The Arizona inside linebacker rotation was hit hard in the offseason when Daryl Washington earned a year-long suspension and Karlos Dansby headed to Cleveland as a free agent, but it looks like Foote is ready to pick up the slack. He played all of Arizona's 61 defensive snaps against the Chargers on Monday, finishing with eight solo tackles and a pass defense. Foote showed a bit of pass-rushing ability earlier in his career with the Steelers, posting 18.5 sacks over six starting seasons, so he might be able to provide some sack production to his owners going forward, too.

Brandon Marshall, OLB, DEN

Marshall appears to have earned himself a steady lead role in the Denver defense after bouncing around the league as a practice squad-type prospect the last two years. He played all of Denver's 74 defensive snaps against the Colts on Sunday, finishing with 10 tackles (eight solo) and a pass defense. Marshall is a good athlete and has a disruptive group of players around him, so he should continue to see plenty of opportunities to make plays. Even when Danny Trevathan returns from injury, Marshall should be able to stay on the LB3 radar. It's Nate Irving (38 snaps) and Lerentee McCray (18 snaps) who should head to the bench upon Trevathan's return.

Anthony Barr, OLB, MIN

Like fellow first-round edge defenders Jadeveon Clowney and Khalil Mack, it was a disappointment to see a pass rusher as talented as Barr end up with an LB classification rather than the more valuable DL eligibility, but his Week 1 showing against the Rams made it appear as if Barr might be an IDP factor at LB, too. He tied Chad Greenway for the team lead in linebacker snaps, logging 59 plays on defense while tossing in eight special teams snaps. The final stats were encouraging, too, as he finished with seven tackles (six solo) and did a good job generating pressure as a pass rusher. The sacks will show up eventually with Barr, and if he's providing good tackle production in the meantime, there's a surprising amount of IDP upside here. He's mostly a player to monitor at the moment, though he's probably worth adding in a lot of deeper formats or leagues that reward heavily for sacks.

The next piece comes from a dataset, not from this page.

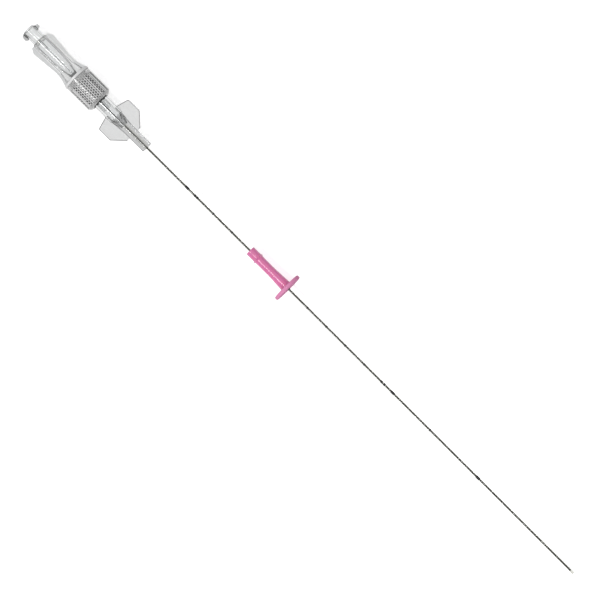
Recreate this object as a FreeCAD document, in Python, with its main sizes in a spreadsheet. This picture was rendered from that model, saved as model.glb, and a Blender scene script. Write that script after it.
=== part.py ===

Derrick Johnson, (3-4) ILB, KC

Johnson suffered a season-ending Achilles' tendon tear against the Tennessee Titans on Sunday, a blow arguably more costly than the loss itself. Johnson is one of the league's top linebackers, and one could conservatively say that he's one of the five most important players on the Kansas City defense. Josh Mauga and James-Michael Johnson look like Kansas City's inside linebackers for now.

Justin Durant, OLB, DAL

Durant is expected to miss 3-to-4 weeks with a groin injury, which could result in him permanently losing his starting role if his backups perform well. Fourth-round pick rookie Anthony Hitchens and Kyle Wilber are the top candidates to pick up Durant's snaps. Durant finished Sunday's game against San Francisco with eight tackles (seven solo).

John Cyprien, S, JAC

Cyprien is one of the league's most promising safeties and he should be a strong IDP when he's on the field, but his short-term availability is uncertain due to a concussion he suffered against Philadelphia on Sunday. Josh Evans would likely start if Cyprien is unable to play against Washington in Week 2.

Brian Cushing, (3-4) ILB, HOU

Cushing should only be a temporary member of the 'falling' list, but his short-term IDP utility is a bit questionable due to his light workload to start the year. The Texans are understandably being careful with their star inside linebacker, limiting his play count to ensure the health of his surgically-repaired knee. He played only 65 percent of Houston's defensive snaps in Week 1, finishing the game with just five tackles. Until he gets to at least 85 percent of the snaps in Houston, Cushing probably falls short of LB3 consideration in most cases.